Broadly, Medicare spends about $18 billion per year on home health care. A full 2% cut with no relief in the second half of 2022 would mean there would be $180 million less in home health funding this year, with an estimated $360 million less each year after that, according to McDaniel.

“NAHC is pushing for further suspension of sequestration,” he added. “It is a top legislative priority for 2022. NAHC has been in strong opposition to sequestration from its inception, as it has always served as a penalty paid by providers for nothing that they’ve done wrong.”

Additional consequences

Small providers with relatively tight financial margins could feel the greatest impact from a 2% cut coming back. But the larger companies would likewise lose out on millions of dollars in reimbursement.
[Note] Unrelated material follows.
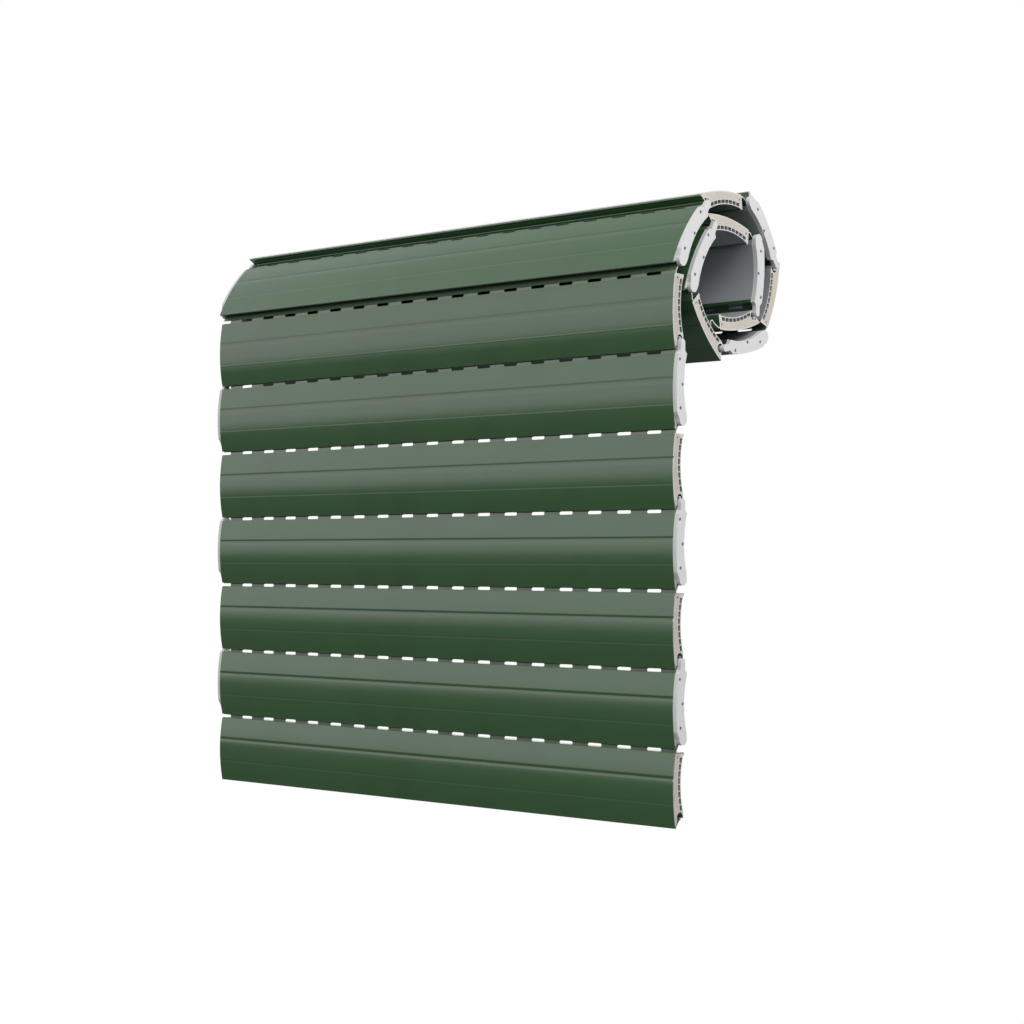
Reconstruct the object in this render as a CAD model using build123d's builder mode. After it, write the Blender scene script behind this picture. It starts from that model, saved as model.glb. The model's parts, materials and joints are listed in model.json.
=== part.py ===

Executives from Encompass Health Corporation (NYSE: EHC) detailed what kind of financial hurdles the company will face once sequestration returns during an investor conference on Wednesday.

“We estimate that for our consolidated business, that’s about a $50 million year-over-year headwind,” CFO Doug Coltharp said.

Those added headwinds could lessen industry M&A activity and have other unintended consequences.

Seabrook said he expects both small and large providers to be significantly affected by sequestration’s return. But again, the providers — mostly smaller ones — who are “skating by financially” might have a difficult time staying afloat.

“Agencies that are struggling right now are going to be impacted the most,” he said. “For the agencies who are hanging by the skin of their teeth and struggling to keep up with demand because of cost increases and staffing challenges, this is almost a death by a thousand paper cuts. This could be the paper cut that really puts them in jeopardy.”

Cunningham agreed, saying agencies with fewer resources will have a difficult time managing as usual with their cost and payment structures.

“[PQHH] members tend to be the national companies that have a multi-state presence in the home health sector, but in my years representing the home health community, I do understand the unique challenges that smaller providers have,” she said. “Any kind of negative impact to their payment structure really causes a lot of havoc, and it’s hard to manage.”

Seabrook, who was in Washington, D.C., last week, doesn’t feel optimistic about another delay.

“Everything I’ve heard is that the legislation would have had to be in place right now to put it back,” he said. “The message I’m hearing is to be planning on this 1%, 2% schedule remaining as is.”